“Well, better than I was in October.” She paused, studying the blue, white, and gold pattern on her dessert plate with the half-eaten slice of birthday cake. “October was bad. And November.” Her full mouth quirked and one of her deep dimples appeared. “To be honest, December wasn’t much better either.”

Kit knew Cass had been in a very dark place and yet there had been nothing any of them could do for her then. There was really nothing they could do now. Kit hated feeling helpless. “We’ve been worried about you.”

“I know. And I was kind of worried about me, too,” Cass admitted with a strangled laugh, pushing back the same wayward curl that had slipped out of her ponytail. She had long loose curls and big blue eyes like an innocent shepherdess from a Mother Goose nursery rhyme. In reality she was a labor and delivery nurse at a hospital in Walnut Creek specializing in high-risk deliveries, and far from helpless.

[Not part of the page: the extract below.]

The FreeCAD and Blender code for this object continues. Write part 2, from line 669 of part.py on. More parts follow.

“Are you doing better?” Mom asked, a deep furrow between her eyebrows. Mom had been a nurse, too, before she earned her master’s degree and became a hospital administrator.

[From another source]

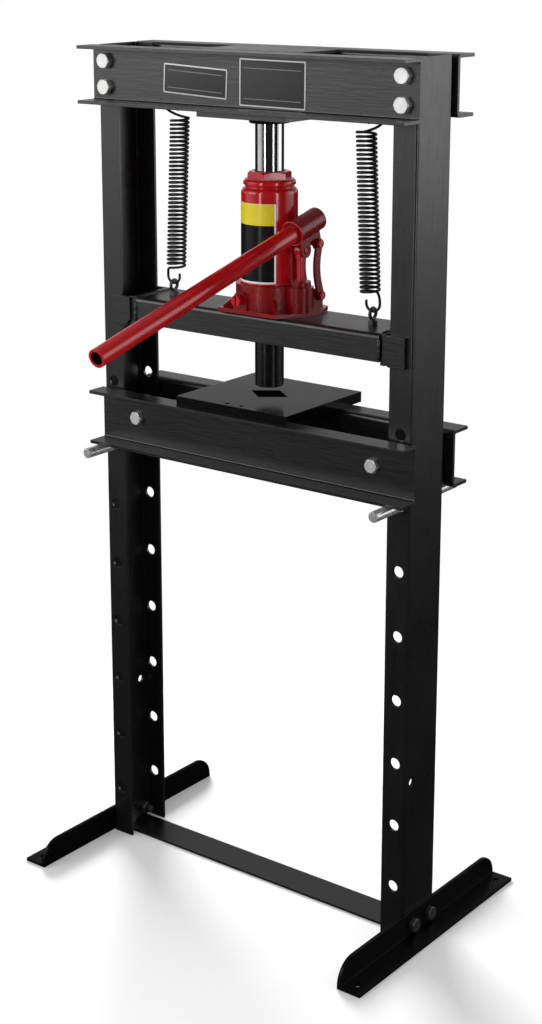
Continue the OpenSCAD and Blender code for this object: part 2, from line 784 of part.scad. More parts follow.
// A tube of wire along a path, closed at both ends
module wire_tube(p, d) {
    sides = path_sides(p);
    rings = [
        for (i = [0 : len(p) - 1], k = [0 : wire_sides - 1])
            let (a = 360 * k / wire_sides, t = path_dir(p, i))
            p[i] + d / 2 * (cos(a) * sides[i] + sin(a) * cross(t, sides[i]))
    ];
    last = (len(p) - 1) * wire_sides;
    walls = [
        for (i = [0 : len(p) - 2], k = [0 : wire_sides - 1])
            let (a = i * wire_sides + k, b = i * wire_sides + (k + 1) % wire_sides)
            each [[a, a + wire_sides, b], [b, a + wire_sides, b + wire_sides]]
    ];
    ends = [
        for (k = [1 : wire_sides - 2])
            each [[0, k, k + 1], [last, last + k + 1, last + k]]
    ];
    polyhedron(points = rings, faces = concat(walls, ends));
}

// The least gap between turns, measured on the path's points
spring_gap = min([
    for (i = [0 : len(spring_path) - 1], j = [i + 4 : len(spring_path) - 1])
        norm(spring_path[i] - spring_path[j])
]) - wire_d;
echo("spring", turns = coil_turns + 0.5, least_gap = spring_gap);

// Both springs are wound the same way round
module right_spring() color("#18181a") sideways() mirror([0, 1, 0]) wire_tube(spring_path, wire_d);

module left_spring() color("#18181a") sideways() mirror([1, 0, 0]) wire_tube(spring_path, wire_d);

// Cast base of the jack: foot plate, round body, corner ribs, pump boss and the link's lug
rib_t = 6;
rib_reach = 19;
rib_toe = 4;
rib_h = base_h * 0.56;
foot_left = 2;
boss_reach = pump_x + pump_boss_d / 2;
boss_low = 6;
valve_x = -14;
valve_up = 21;
valve_z = bar_top + valve_up;
valve_boss_d = 24;
valve_in = 4;
valve_boss_y = over - jack_foot_l / 2;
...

Cass toyed with the lace edging her white linen napkin. “I don’t know. This last time broke something inside me. Here I had this beautiful, perfect little boy…and my body rejected him. Killed him—”

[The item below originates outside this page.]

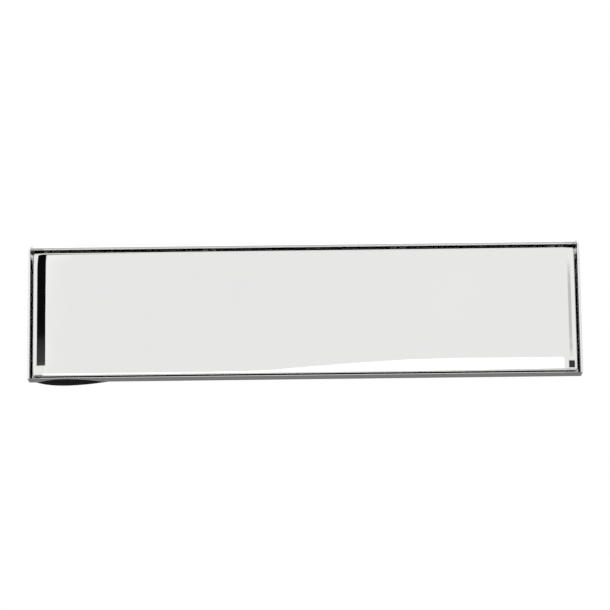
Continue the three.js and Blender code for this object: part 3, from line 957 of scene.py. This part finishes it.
class Sky:
    """Studio surroundings by direction. Azimuth 0 faces the plate and grows to its right; elevation 90 is overhead."""

    def __init__(self):
        self.world = bpy.data.worlds.new("studio")
        self.world.use_nodes = True
        self.tree = self.world.node_tree
        place = self.tree.nodes.new("ShaderNodeTexCoord")
        split = self.tree.nodes.new("ShaderNodeSeparateXYZ")
        self.tree.links.new(place.outputs["Generated"], split.inputs[0])
        x, y, z = split.outputs
        ahead = self.math("MULTIPLY", y, -1.0)
        self.azimuth = self.math("DEGREES", self.math("ARCTAN2", x, ahead))
        self.elevation = self.math("DEGREES", self.math("ARCSINE", z))
        self.pitch = self.math("DEGREES", self.math("ARCTAN2", z, ahead))
        self.level = None

    def math(self, operation, *values):
        node = self.tree.nodes.new("ShaderNodeMath")
        node.operation = operation
        for socket, value in zip(node.inputs, values):
            if isinstance(value, (int, float)):
                socket.default_value = value
            else:
                self.tree.links.new(value, socket)
        return node.outputs[0]

    def step(self, value, start, end, low_out=0.0, high_out=1.0):
        """Smooth change from low_out at start to high_out at end."""
        node = self.tree.nodes.new("ShaderNodeMapRange")
        node.interpolation_type = "SMOOTHSTEP"
        self.tree.links.new(value, node.inputs["Value"])
        for name, number in (("From Min", start), ("From Max", end), ("To Min", low_out), ("To Max", high_out)):
            node.inputs[name].default_value = number
        return node.outputs[0]

    def ramp(self, value, stops):
        """Level along a value in degrees, straight between the stops."""
        node = self.tree.nodes.new("ShaderNodeValToRGB")
        self.tree.links.new(self.step_linear(value, -180, 180), node.inputs[0])
        elements = node.color_ramp.elements
        for index, (angle, level) in enumerate(stops):
            spot = (angle + 180) / 360
            element = elements[index] if index < 2 else elements.new(spot)
            element.position = spot
            element.color = (level, level, level, 1)
        self.level = node.outputs[0]

    def step_linear(self, value, start, end):
        node = self.tree.nodes.new("ShaderNodeMapRange")
        self.tree.links.new(value, node.inputs["Value"])
        node.inputs["From Min"].default_value = start
        node.inputs["From Max"].default_value = end
        return node.outputs[0]

    def window(self, value, limits, soft):
        """1 between the two limits, falling to 0 over the soft width at each."""
        rise = self.step(value, limits[0] - soft, limits[0] + soft)
        fall = self.step(value, limits[1] - soft, limits[1] + soft, 1.0, 0.0)
        return self.math("MULTIPLY", rise, fall)

    def put(self, level, mask):
        """Lays a level over what is there already, as far as the mask says."""
        change = self.math("SUBTRACT", level, self.level)
        self.level = self.math("MULTIPLY_ADD", mask, change, self.level)

    def card(self, level, azimuths, elevations, soft=0.5, soft_up=0.5):
        across = self.window(self.azimuth, azimuths, soft)
        upright = self.window(self.elevation, elevations, soft_up)
        self.put(level, self.math("MULTIPLY", across, upright))

    def done(self):
        """Only reflections and light see the cards; behind the object the studio is plain white."""
        rays = self.tree.nodes.new("ShaderNodeLightPath")
        self.put(1.0, rays.outputs["Is Camera Ray"])
        background = self.tree.nodes["Background"]
        background.inputs["Color"].default_value = (1, 1, 1, 1)
        self.tree.links.new(self.level, background.inputs["Strength"])
        bpy.context.scene.world = self.world


# Brightness of the studio against pitch: 0 ahead of the plate, 90 overhead, 180 behind it, -90 underfoot.
PITCH_STOPS = ((-180, 0.215), (-167, 0.215), (-160, 0.06), (-125, 0.15), (-100, 0.4), (-60, 0.66), (-8, 1.035),
               (72, 1.035), (82, 0.01), (160, 0.01), (167, 0.215), (180, 0.215))


# Cards of the studio: azimuths or elevations in degrees, and brightness.
SIDE_WALLS = 1.06
GLOW = 1.12
FLAG_AZIMUTHS = (-19.3, -6.3)
FLAG_ELEVATIONS = (6, 60)
GREY_WALL = 0.5
LOW_CARD = 1.6
LOW_CARD_AZIMUTHS = (-12, 5.6)
STRIP = 0.66
SMALL_FLAG = 0.05


def add_side_walls(sky):
    turn = sky.math("ABSOLUTE", sky.azimuth)
    sides = sky.math("MULTIPLY", sky.step(turn, 10, 24), sky.step(turn, 163, 171, 1.0, 0.0))
    sky.put(SIDE_WALLS, sky.math("MULTIPLY", sides, sky.window(sky.elevation, (-30, 50), 8)))


def add_black_flag(sky):
    """Tall black flag on the left, a little paler towards its foot."""
    fade = sky.step(sky.elevation, 10.6, 11.65, 0.07, 0.004)
    across = sky.window(sky.azimuth, FLAG_AZIMUTHS, 0.35)
    sky.put(fade, sky.math("MULTIPLY", across, sky.window(sky.elevation, FLAG_ELEVATIONS, 0.8)))


def add_low_card(sky):
    """White card underneath, whose upper edge climbs towards the right."""
    edge = sky.step(sky.azimuth, -3.0, 3.0, -12.0, 9.8)
    under = sky.math("SUBTRACT", sky.elevation, edge)
    mask = sky.math("MULTIPLY", sky.step(under, -0.4, 0.4, 1.0, 0.0), sky.step(sky.elevation, -75, -50))
    sky.put(LOW_CARD, sky.math("MULTIPLY", mask, sky.window(sky.azimuth, LOW_CARD_AZIMUTHS, 0.5)))


def set_world():
    sky = Sky()
    sky.ramp(sky.pitch, PITCH_STOPS)
    add_side_walls(sky)
    sky.card(GLOW, (-7.5, -5.2), (-40, 40), 0.3)               # beside the black flag
    add_black_flag(sky)
    sky.card(GREY_WALL, (85, 105), (-60, 60), 4, 3)            # far right
    add_low_card(sky)
    sky.card(STRIP, (14.2, 18.6), (11.0, 12.6), 0.8, 0.3)      # dim, on the right
    sky.card(SMALL_FLAG, (12.5, 22.0), (-8, 5), 0.6, 1.0)      # low on the right
    sky.done()


def set_floor():
    reach = FLOOR_REACH
    corners = [(-reach, -reach, FLOOR_Z), (reach, -reach, FLOOR_Z), (reach, reach, FLOOR_Z), (-reach, reach, FLOOR_Z)]
    piece = make("floor", corners, [(0, 1, 2, 3)])
    m = Nodes("pale_floor")
    m.set(Roughness=0.8, Base_Color=(0.86, 0.86, 0.86, 1))
    piece.data.materials.append(m.material)
    piece.visible_glossy = False


def set_lamp():
    """Big soft lamp above and to the left; mirror surfaces don't show it."""
    data = bpy.data.lights.new("soft_lamp", "AREA")
    data.energy = LAMP_POWER
    data.shape = "RECTANGLE"
    data.size = 1.2
    data.size_y = 0.9
    lamp = bpy.data.objects.new("soft_lamp", data)
    bpy.context.scene.collection.objects.link(lamp)
    lamp.location = (-0.9, -0.6, 1.5)
    lamp.rotation_euler = Vector((0.9, 0.6, -1.5)).to_track_quat("-Z", "Y").to_euler()
    lamp.visible_glossy = False


set_camera()
set_world()
set_floor()
set_lamp()
scene = bpy.context.scene
scene.view_settings.view_transform = "Standard"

“Cassidy!” Meg choked, horrified, glancing toward the hall to make sure none of her kids were listening. “Don’t say that. You’re not responsible. You can’t blame yourself.”

“But I do.” Cass looked up, the grief clouding her eyes. “How can I not? He was twenty-four weeks old. Thirty-six percent of babies can survive premature birth at twenty-four weeks. Instead, my body—” She didn’t finish, pressing a hand to her mouth to keep the words in, but her eyes were enormous with sorrow and pain.

Kit slid out of her chair to wrap her arms around Cass’s shoulders. “I’m so sorry,” she whispered. “So very, very sorry.”

Cass covered Kit’s hands with hers. “I want him back. I want to save him.”

“It’s not fair, is it?” Kit murmured.

“It’s not,” Meg echoed. “Nor does it seem fair that people who shouldn’t have kids pop them out, and those who should have them struggle.”

“I think about that all the time,” Cass said.

“Did you have a name for him?” Mom asked.

Cass nodded. “Thomas. After Dad. Thomas Joseph Brennan.”

“Your own baby Tommy,” Mom said, understanding.

For a moment no one said anything, and then Gabi ran into the dining room, asking if she could please have another slice of cake since her piece had been small. Meg cut her a sliver.